----- Raw data -----
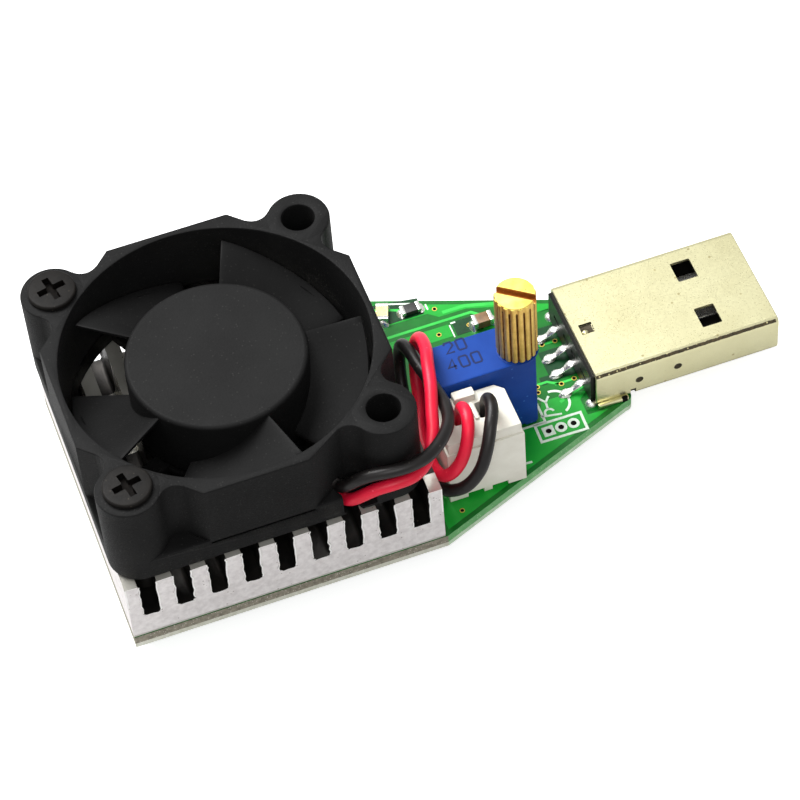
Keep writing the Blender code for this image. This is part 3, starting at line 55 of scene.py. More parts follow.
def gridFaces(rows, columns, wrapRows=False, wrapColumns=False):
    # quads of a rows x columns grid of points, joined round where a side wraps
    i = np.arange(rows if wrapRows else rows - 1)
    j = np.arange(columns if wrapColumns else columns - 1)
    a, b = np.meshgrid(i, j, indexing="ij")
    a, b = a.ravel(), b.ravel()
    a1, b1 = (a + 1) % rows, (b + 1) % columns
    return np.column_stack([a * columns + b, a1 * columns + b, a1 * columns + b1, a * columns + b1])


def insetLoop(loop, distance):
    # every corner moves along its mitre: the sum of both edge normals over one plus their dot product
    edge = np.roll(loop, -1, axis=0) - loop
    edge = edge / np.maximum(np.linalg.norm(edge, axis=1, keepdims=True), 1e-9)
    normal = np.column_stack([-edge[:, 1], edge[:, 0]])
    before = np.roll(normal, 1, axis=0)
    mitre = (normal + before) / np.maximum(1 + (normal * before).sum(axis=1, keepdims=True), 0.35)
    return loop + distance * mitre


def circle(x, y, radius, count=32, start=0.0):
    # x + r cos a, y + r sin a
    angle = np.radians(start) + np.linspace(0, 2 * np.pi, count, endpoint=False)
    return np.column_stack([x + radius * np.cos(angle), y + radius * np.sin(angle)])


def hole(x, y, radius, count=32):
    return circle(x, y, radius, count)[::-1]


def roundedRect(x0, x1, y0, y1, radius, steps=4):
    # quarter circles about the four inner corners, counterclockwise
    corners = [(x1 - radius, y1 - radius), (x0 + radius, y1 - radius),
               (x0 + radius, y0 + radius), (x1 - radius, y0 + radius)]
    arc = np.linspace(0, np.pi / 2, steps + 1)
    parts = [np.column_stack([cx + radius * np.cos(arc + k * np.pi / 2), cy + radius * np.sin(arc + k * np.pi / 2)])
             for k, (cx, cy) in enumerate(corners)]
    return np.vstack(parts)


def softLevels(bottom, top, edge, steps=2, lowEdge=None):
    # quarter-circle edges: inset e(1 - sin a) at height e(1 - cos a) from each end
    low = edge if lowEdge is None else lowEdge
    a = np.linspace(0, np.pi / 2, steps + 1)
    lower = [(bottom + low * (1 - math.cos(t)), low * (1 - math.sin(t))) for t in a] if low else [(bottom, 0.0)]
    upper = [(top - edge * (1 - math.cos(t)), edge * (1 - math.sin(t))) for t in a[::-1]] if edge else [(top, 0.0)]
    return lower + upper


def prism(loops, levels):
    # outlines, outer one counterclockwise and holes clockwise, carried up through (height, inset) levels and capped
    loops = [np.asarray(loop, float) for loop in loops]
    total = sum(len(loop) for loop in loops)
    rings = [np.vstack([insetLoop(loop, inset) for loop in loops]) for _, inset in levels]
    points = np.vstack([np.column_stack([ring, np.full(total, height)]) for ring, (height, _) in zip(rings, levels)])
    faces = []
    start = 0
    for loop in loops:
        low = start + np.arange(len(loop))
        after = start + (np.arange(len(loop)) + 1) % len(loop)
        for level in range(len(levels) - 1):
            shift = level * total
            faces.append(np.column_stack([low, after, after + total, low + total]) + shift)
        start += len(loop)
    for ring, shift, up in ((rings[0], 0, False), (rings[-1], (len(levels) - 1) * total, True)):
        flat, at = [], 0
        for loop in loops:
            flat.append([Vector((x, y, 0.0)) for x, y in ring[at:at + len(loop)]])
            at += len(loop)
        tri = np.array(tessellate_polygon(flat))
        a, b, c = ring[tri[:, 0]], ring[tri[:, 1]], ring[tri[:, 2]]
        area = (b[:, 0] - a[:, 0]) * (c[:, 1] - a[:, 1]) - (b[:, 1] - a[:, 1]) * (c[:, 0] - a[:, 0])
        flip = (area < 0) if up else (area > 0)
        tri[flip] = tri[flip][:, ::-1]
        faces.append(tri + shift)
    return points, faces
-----
Your objective> Your answer should be exactly the lines of the data above, from the first through the line containing "return np.column_stack([a *".

Right answer>
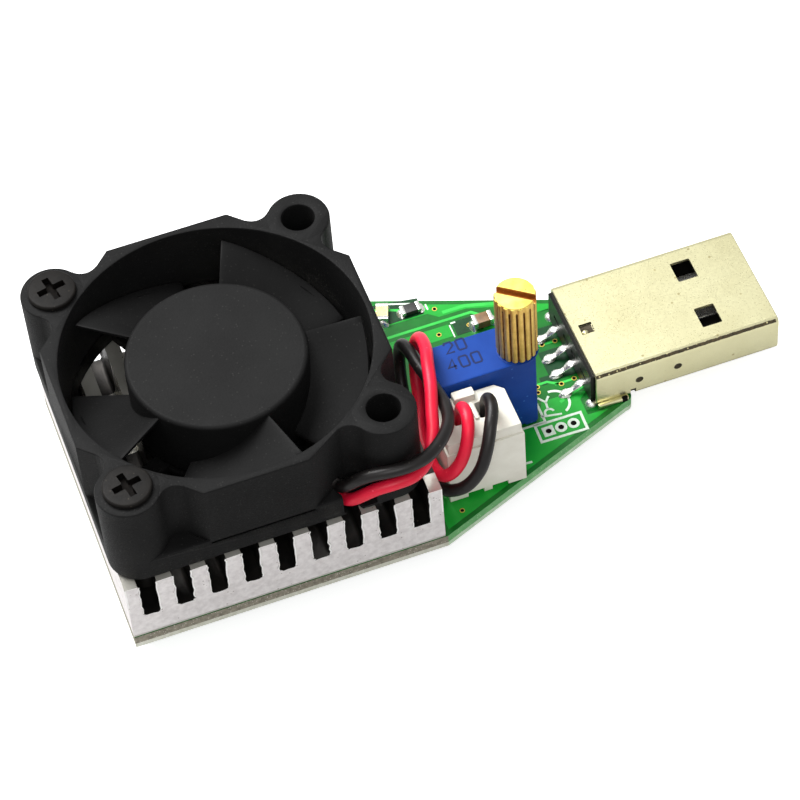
Keep writing the Blender code for this image. This is part 3, starting at line 55 of scene.py. More parts follow.
def gridFaces(rows, columns, wrapRows=False, wrapColumns=False):
    # quads of a rows x columns grid of points, joined round where a side wraps
    i = np.arange(rows if wrapRows else rows - 1)
    j = np.arange(columns if wrapColumns else columns - 1)
    a, b = np.meshgrid(i, j, indexing="ij")
    a, b = a.ravel(), b.ravel()
    a1, b1 = (a + 1) % rows, (b + 1) % columns
    return np.column_stack([a * columns + b, a1 * columns + b, a1 * columns + b1, a * columns + b1])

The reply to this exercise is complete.